Galindo-Torres also argues that, although the BIA concluded that Galindo-Torres testified credibly about the intimidation, threats, and harassments by the FARC, the BIA “cast some doubt on his credibility” by noting that he failed to report the alleged incidents of persecution to authorities in Colombia. He contends that the BIA impermissibly “invented] explanations to justify its conclusions,” and as a result, the BIA’s decision does not rest upon substantial evidence.
We disagree. The BIA unequivocally accepted the IJ’s determination that Galindo-Torres was “credible.”5 However, the BIA also determined as a matter of law that the incidents Galindo-Torres described — essentially, threats, intimidation, and harassment by two FARC members— did not rise to the level of past persecution. See Chavarria v. Gonzalez, 446 F.3d 508, 518 (3d Cir.2006).
We have defined persecution to include “threats to life, confinement, torture, and economic restrictions so severe that they constitute a real threat to life or freedom.” Lukwago, 329 F.3d at 168. However, persecution does not encompass all forms of unfair, unjust, or even unlawful treatment. Fatin, 12 F.3d at 1240. Accordingly, we have limited the type of threats constituting persecution to “only a small category of cases, and only when the threats are so menacing as to cause significant actual ‘suffering or harm.’ ” Li v. Att’y Gen., 400 F.3d 157, 164 (3d Cir.2005). Such threats must be highly imminent in nature. Id. We agree with the BIA’s conclusion that the threats and harassment that Galindo-Torres described were not sufficiently menacing or imminent to rise to the level of persecution. See Chavarria, 446 F.3d at 518.
III. Conclusion
In sum, we conclude that the BIA’s decision to deny Galindo-Torres’s application rests upon substantial evidence, and there is nothing in the record that would compel a reasonable fact finder to conclude that reversal is warranted. We have carefully examined Galindo-Torres’s other contentions and find them to be without merit. We will therefore deny the petition for review.
. In his brief, Galindo-Torres raises no argument concerning die denial of his CAT claim. As a result, the claim is waived. See Singh v. Gonzales, 406 F.3d 191, 200 n. 9 (3d Cir.2005).
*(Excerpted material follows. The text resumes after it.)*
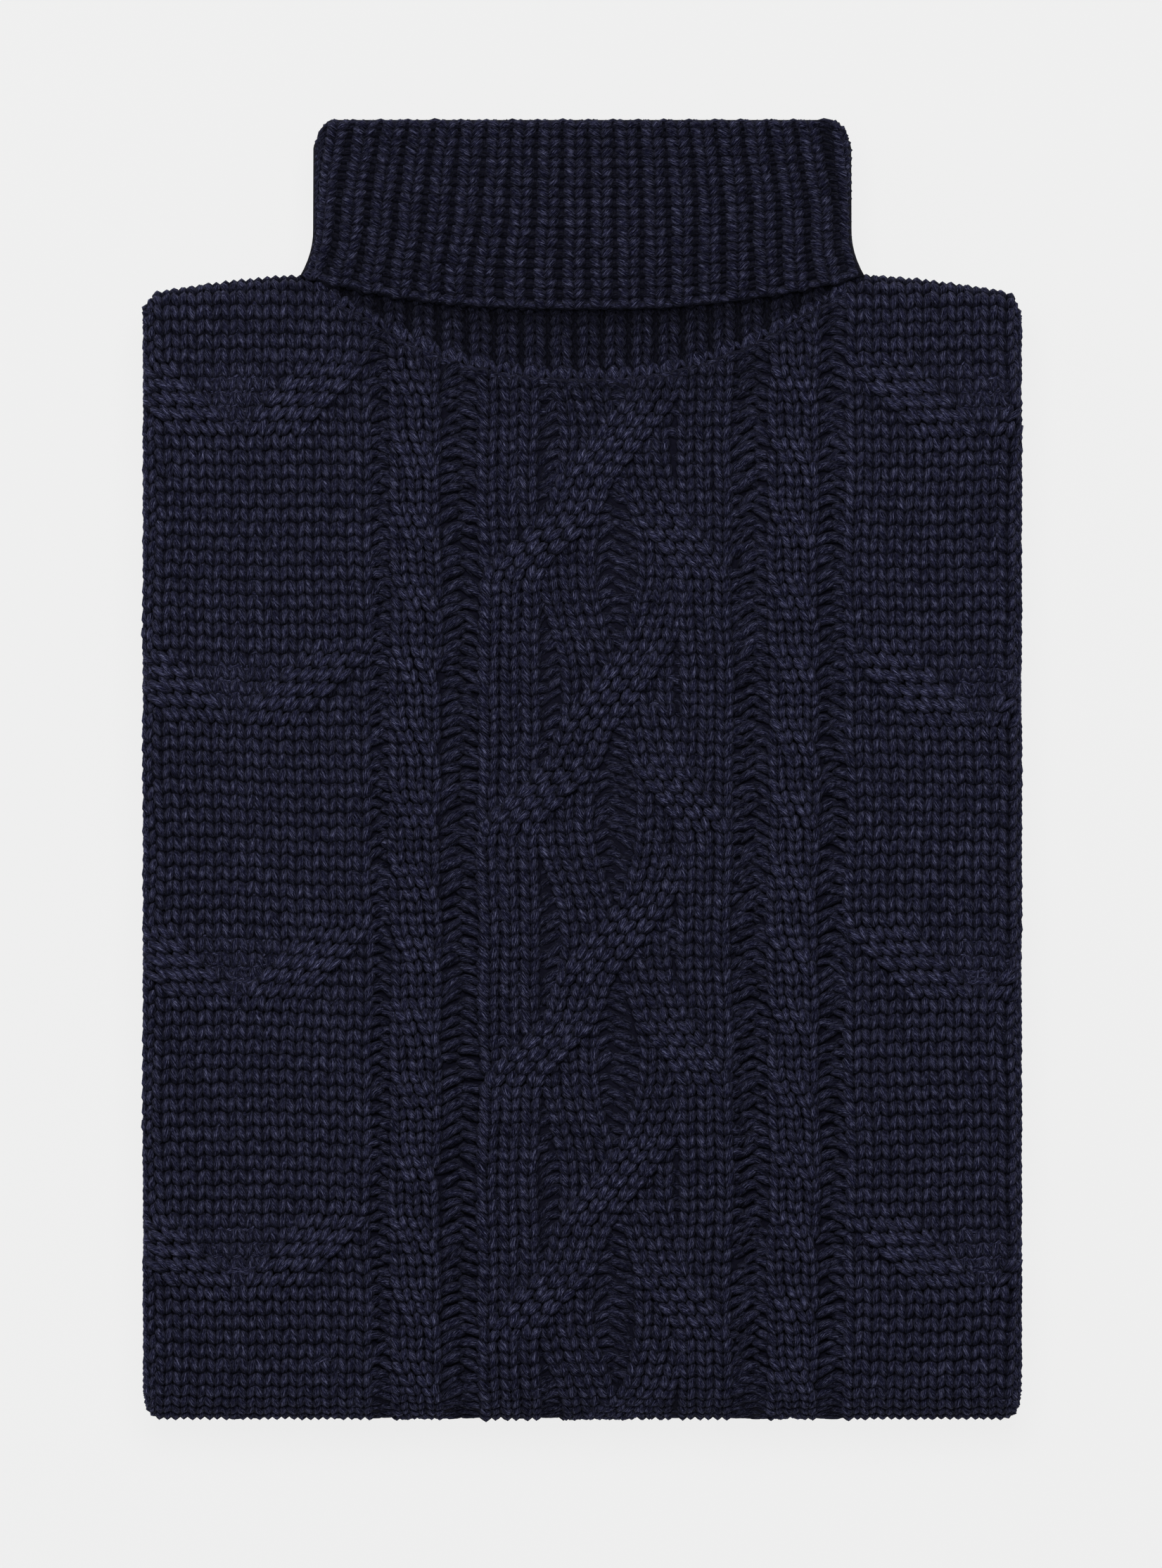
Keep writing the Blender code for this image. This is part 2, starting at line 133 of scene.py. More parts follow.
def select_only(piece: bpy.types.Object) -> None:
    """Deselects everything, then selects one object and makes it active."""
    bpy.ops.object.select_all(action="DESELECT")
    piece.select_set(True)
    bpy.context.view_layer.objects.active = piece


# Finishes


class Shading:
    """The node tree of one new matt material."""

    def __init__(self, name: str, roughness: float, specular: float) -> None:
        """Makes the material.

        Args:
            name: Its name.
            roughness: How matt its surface is.
            specular: How much its surface mirrors.
        """
        self.material = bpy.data.materials.new(name)
        self.material.use_nodes = True
        self.nodes = self.material.node_tree.nodes
        self.links = self.material.node_tree.links
        self.shader = self.nodes["Principled BSDF"]
        self.set("Roughness", roughness)
        self.set("Specular IOR Level", specular)

    def set(self, socket: str, value: float | tuple[float, ...]) -> None:
        """Gives a socket of the surface one even value."""
        self.shader.inputs[socket].default_value = value

    def attribute(self, name: str) -> bpy.types.Node:
        """Adds a node that reads an attribute of the mesh."""
        node = self.nodes.new("ShaderNodeAttribute")
        node.attribute_name = name
        return node

    def noise(
        self, place: bpy.types.NodeSocket, scale: float, detail: float, roughness: float = 0.5
    ) -> bpy.types.NodeSocket:
        """Adds fractal noise over some coordinates, and gives its grey value."""
        node = self.nodes.new("ShaderNodeTexNoise")
        node.inputs["Scale"].default_value = scale
        node.inputs["Detail"].default_value = detail
        node.inputs["Roughness"].default_value = roughness
        self.links.new(place, node.inputs["Vector"])
        return node.outputs["Fac"]

    def ramp(
        self, grey: bpy.types.NodeSocket, *stops: tuple[float, Colour]
    ) -> bpy.types.NodeSocket:
        """Turns a grey value into colours, given as places with their colours, in order."""
        node = self.nodes.new("ShaderNodeValToRGB")
        kept = node.color_ramp.elements
        for element, (place, colour) in zip(kept, (stops[0], stops[-1]), strict=True):
            element.position, element.color = place, (*colour, 1.0)
        for place, colour in stops[1:-1]:
            kept.new(place).color = (*colour, 1.0)
        self.links.new(grey, node.inputs["Fac"])
        return node.outputs["Color"]

    def tinted(
        self, colour: bpy.types.NodeSocket, tint: bpy.types.NodeSocket
    ) -> bpy.types.NodeSocket:
        """Multiplies a colour by a tint."""
        node = self.nodes.new("ShaderNodeMix")
        node.data_type, node.blend_type = "RGBA", "MULTIPLY"
        node.inputs["Factor"].default_value = 1.0
        self.links.new(colour, node.inputs["A"])
        self.links.new(tint, node.inputs["B"])
        return node.outputs["Result"]

    def colour(self, colour: bpy.types.NodeSocket) -> None:
        """Colours the surface."""
        self.links.new(colour, self.shader.inputs["Base Color"])

    def raised(self, height: bpy.types.NodeSocket, strength: float, distance: float) -> None:
        """Raises fine relief on the surface."""
        node = self.nodes.new("ShaderNodeBump")
        node.inputs["Strength"].default_value = strength
        node.inputs["Distance"].default_value = distance
        self.links.new(height, node.inputs["Height"])
        self.links.new(node.outputs["Normal"], self.shader.inputs["Normal"])


@dataclass(frozen=True)
class WoolFinish:
    """Heathered wool: dark dyed yarn with paler fibres lying along it."""

    name: str
    shade: Colour
    body: Colour
    fibre: Colour
    stops: tuple[float, float, float] = (0.39, 0.52, 0.68)
    fibre_scale: float = 4.6
    roughness: float = 0.92
    specular: float = 0.05
    sheen: float = 0.055
    sheen_roughness: float = 0.45
    sheen_tint: Colour = (0.50, 0.52, 0.85)
    relief: float = 0.0006

    def material(self) -> bpy.types.Material:
        """Builds the yarn material, which reads the yarn and tint attributes of a piece; the tint
        holds painted light and shade, which darken or brighten the heather colour.
        """
        made = Shading(self.name, self.roughness, self.specular)
        made.set("Sheen Weight", self.sheen)
        made.set("Sheen Roughness", self.sheen_roughness)
        made.set("Sheen Tint", (*self.sheen_tint, 1.0))
        yarn, tint = made.attribute("yarn"), made.attribute("tint")
        fibres = made.noise(yarn.outputs["Vector"], self.fibre_scale, 3.0, 0.68)
        colours = zip(self.stops, (self.shade, self.body, self.fibre), strict=True)
        heather = made.ramp(fibres, *colours)
        # The tint's painted light and shade multiply the heather colour.
        made.colour(made.tinted(heather, tint.outputs["Color"]))
        made.raised(fibres, 0.5, self.relief)
        return made.material


@dataclass(frozen=True)
class ClothFinish:
    """The cloth between and behind the stitches, with a fine fuzz, painted dark as the shade in the
    gaps.
    """

    name: str
    dark: Colour
    pale: Colour
    fuzz_scale: float = 900.0
    roughness: float = 0.95
    specular: float = 0.1
    relief: float = 0.0004

    def material(self) -> bpy.types.Material:
        """Builds the fuzz material on object coordinates."""
        made = Shading(self.name, self.roughness, self.specular)
        place = made.nodes.new("ShaderNodeTexCoord").outputs["Object"]
        fuzz = made.noise(place, self.fuzz_scale, 4.0)
        made.colour(made.ramp(fuzz, (0.0, self.dark), (1.0, self.pale)))
        made.raised(fuzz, 0.6, self.relief)
        return made.material


NAVY_WOOL = WoolFinish(
    "navy_wool",
    shade=(0.0024, 0.0024, 0.0074),
    body=(0.0190, 0.0198, 0.0508),
    fibre=(0.162, 0.168, 0.284),
)
# Painted shade: this cloth is far darker than the yarn, so that the gaps between stitches read as
# shade.
PAINTED_SHADE_CLOTH = ClothFinish("painted_shade_cloth", dark=(0.002, 0.002, 0.005), pale=(0.009, 0.009, 0.021))


# Yarn


@dataclass(frozen=True)
class LegShape:
    """How one leg of a knit stitch runs, in shares of the row, the wale and the yarn's radius, and
    its painted shade and highlight along its length.
    """

    along: tuple[float, ...] = (-0.04, 0.12, 0.43, 0.76, 0.91)
    aside: tuple[float, ...] = (0.125, 0.160, 0.245, 0.335, 0.368)
    lift: tuple[float, ...] = (-1.05, 0.02, 0.50, 0.16, -0.95)
    girth: tuple[float, ...] = (0.60, 0.96, 1.06, 1.00, 0.62)
    # Painted shade and highlight: the leg is dark at its ends, which dive under other yarn, and
    # brightest at its crest.
    shade: tuple[float, ...] = (0.03, 0.34, 1.10, 0.72, 0.04)


# The shade of each shape below is painted shade at the legs' ends and painted highlight at their
# crests.
PLAIN_LEG = LegShape()
CABLE_LEG = LegShape(
    aside=(0.115, 0.145, 0.225, 0.300, 0.325),
    girth=(0.60, 0.95, 1.04, 0.96, 0.60),
    shade=(0.03, 0.32, 1.16, 0.68, 0.04),
)
RIB_LEG = LegShape(
    along=(0.18, 0.32, 0.50, 0.68, 0.80),
    aside=(0.050, 0.125, 0.245, 0.360, 0.425),
    lift=(-0.95, 0.02, 0.45, 0.12, -1.00),
    girth=(0.60, 0.95, 1.08, 0.98, 0.58),
    shade=(0.03, 0.32, 1.18, 0.62, 0.03),
)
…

. Galindo-Torres also sought withholding of removal, and therefore bore the burden of demonstrating a “clear probability” of persecution, by showing "it is more likely than not” that he would be persecuted if he were to return to Colombia. See INA § 241(b)(3)(A) [8 U.S.C. § 1231(b)(3)(A)]; INS v. Cardoza-Fonseca, 480 U.S. 421, 449-50, 107 S.Ct. 1207, 94 L.Ed.2d 434 (1987). Because the standard for withholding of removal is more stringent than that for asylum, his failure to demonstrate eligibility for asylum necessarily means that his application for withholding of removal must also fail. See Mudric v. Att’y Gen., 469 F.3d 94, 102 n. 8 (3d Cir.2006). For convenience, we will discuss only the asylum application, but our analysis also applies to the withholding of removal claim.
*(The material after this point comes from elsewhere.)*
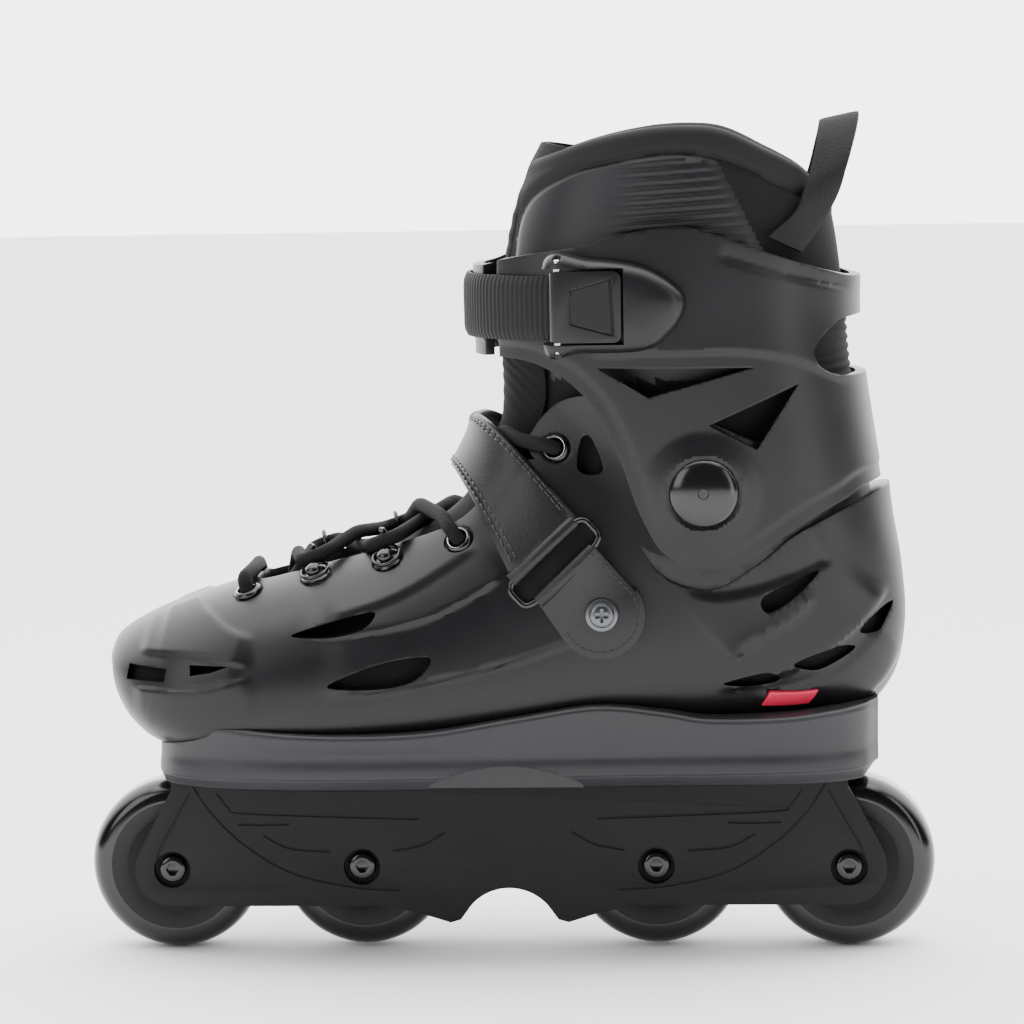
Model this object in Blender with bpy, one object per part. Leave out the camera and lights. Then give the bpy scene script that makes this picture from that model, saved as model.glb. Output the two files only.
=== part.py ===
"""A left-foot aggressive inline skate, as the pieces that it is assembled from.

The toe points along -X, the outer side of the foot faces -Y and +Z is up. The origin lies on the
ground, midway along the skate. Lengths are written in millimetres and become metres in
mesh_object(), which every mesh goes through.
"""
import math

import bmesh
import bpy
from mathutils import Matrix, Vector

MM = 0.001
GAP = 0.35
PADDING_GAP = 1.0

# Wheels and frame
WHEEL_RADIUS, WHEEL_HALF_WIDTH = 30.0, 11.6
AXLES = ((-117.3, 30.0), (-51.0, 30.8), (51.0, 30.8), (117.3, 30.0))
HUB_RADIUS, BEARING_RADIUS, BEARING_BORE = 16.8, 11.0, 4.0
BEARING_INNER_Y, BEARING_OUTER_Y = 4.9, 11.9
AXLE_RADIUS, AXLE_HEAD_RADIUS, COUNTERBORE_RADIUS = 3.6, 4.6, 6.4
FRAME_HALF_WIDTH, FRAME_INNER_Y, FRAME_TOP, DECK_UNDERSIDE = 19.0, 12.9, 62.0, 56.5
WHEEL_WELL_HALF_LENGTH, CENTRE_WEB_HALF_LENGTH = 19.5, 16.5
FRAME_BOLT_X = 84.0

# Boot
SHELL_WALL, LINER_WALL, TONGUE_THICKNESS = 3.2, 6.0, 4.8
CUFF_WALL, CUFF_CLEARANCE = 3.6, 1.2
PIVOT = (69.0, 163.0)
LINER_SPLIT_RADIUS = 56.0
LACE_RADIUS, EYELET_BORE, EYELET_RADIUS = 2.4, 3.1, 4.9
STRAP_THICKNESS, STRAP_LIFT = 3.0, 1.3

# How finely the boot's forms are divided, round and along
ROUND, SHELL_STEPS, LINER_STEPS = 24, 22, 20

# Each boot section runs from T, on the instep, to B, on the sole or heel. A row holds T's x and z,
# B's x and z, the half width, where it is widest as a share of T to B, and the roundness of its
# upper and lower half (2 is an ellipse, more is boxier).
SHELL_ROWS = (
    (-138.0, 107.0, -137.5, 98.0, 11.0, 0.50, 2.0, 2.0),
    (-135.5, 111.5, -135.0, 88.5, 21.0, 0.50, 2.0, 2.2),
    (-129.0, 116.0, -129.0, 80.5, 30.5, 0.55, 2.1, 2.5),
    (-118.5, 121.0, -120.0, 75.0, 38.5, 0.58, 2.1, 2.8),
    (-105.0, 125.5, -108.0, 72.0, 44.0, 0.60, 2.1, 3.0),
    (-86.0, 131.5, -88.0, 70.5, 47.0, 0.62, 2.1, 3.2),
    (-62.0, 138.5, -64.0, 70.0, 48.3, 0.63, 2.1, 3.2),
    (-38.0, 147.0, -38.0, 70.0, 47.5, 0.63, 2.1, 3.2),
    (-18.0, 159.0, -8.0, 71.0, 45.5, 0.62, 2.1, 3.2),
    (-7.0, 175.0, 26.0, 72.0, 43.0, 0.60, 2.1, 3.2),
    (-3.0, 189.0, 62.0, 73.0, 41.5, 0.56, 2.1, 3.0),
    (-2.8, 197.0, 95.0, 74.5, 40.0, 0.55, 2.1, 2.7),
    (-3.2, 204.0, 119.0, 80.0, 39.0, 0.55, 2.1, 2.4),
    (-3.7, 209.0, 133.0, 94.0, 38.8, 0.55, 2.1, 2.2),
    (-4.1, 213.0, 137.5, 113.0, 39.2, 0.54, 2.1, 2.1),
    (-4.3, 217.0, 136.5, 133.0, 40.0, 0.53, 2.1, 2.1),
    (-4.3, 220.5, 133.5, 152.0, 40.8, 0.52, 2.1, 2.1),
    (-4.1, 224.0, 131.5, 170.0, 41.0, 0.50, 2.1, 2.1),
)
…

.In the alternative, Galindo-Torres argues that he was persecuted on account of his political opinions, as reflected in his activities aimed at organizing local street vendors. *817However, because Galindo-Torres did not present this argument to the BIA, it is unex-hausted and we will not consider it. See INA § 242(d)(1) L8 U.S.C. § 1252(d)(1)]; Bonhometre v. Gonzales, 414 F.3d 442, 447 (3d Cir.2005).
. Under BIA precedent, to satisfy the social visibility requirement, Galindo-Torres would have had to present evidence that influential Colombian businesspeople who refuse to join the FARC are "perceived as a group by society" — in other words, they are generally recognized in Colombia to be at some greater risk of harm than others who refuse to join the FARC. See A-M-E-, 24 I. & N. Dec. at 74 (proposed group of "affluent Guatemalans” not socially visible because there was no evidence that wealthy Guatemalans are recognized to be at greater risk of crime than the general population); see also S-E-G-, 24 I. & N. Dec. at 587 (“Salvadoran youths who resisted gang recruitment" was not a socially visible group because the youths were not in a different position from anyone else resisting Salvadoran gangs). To satisfy the particularity requirement, Galindo-Torres would have had to show that the phrase "influential, respected businesspeople” is sufficiently specific to establish the parameters of a particular social group. See A-M-E-, 24 I. & N. Dec. at 76 (wealth was "too amorphous ... too subjective, inchoate, and variable to provide the sole basis for membership in a particular social group."); S-E-G-, 24 I. & N. Dec. at 585 (young men resisting gang membership "make up a potentially large and diffuse segment of society, and the motivation [for targeting them] ... could arise from motivations quite apart from any perception that the males in question were members of a class.”).
. The BIA noted that Galindo-Torres failed to address the IJ's finding that Galindo-Torres did not report the incidents to Colombian authorities. This finding was not in the context of assessing his credibility, but rather in considering whether he established that the government was "unable or unwilling to control” the alleged persecution. See A.R. 69. On appeal, Galindo-Torres argues that he was not required to report the persecution because we agree it would have been futile. However, because we agree with the BIA’s conclusion that Galindo-Torres did not describe harm rising to the level of persecution, we need not reach the issue of whether his objective evidence compels a finding that it would have been futile to report the harm to police.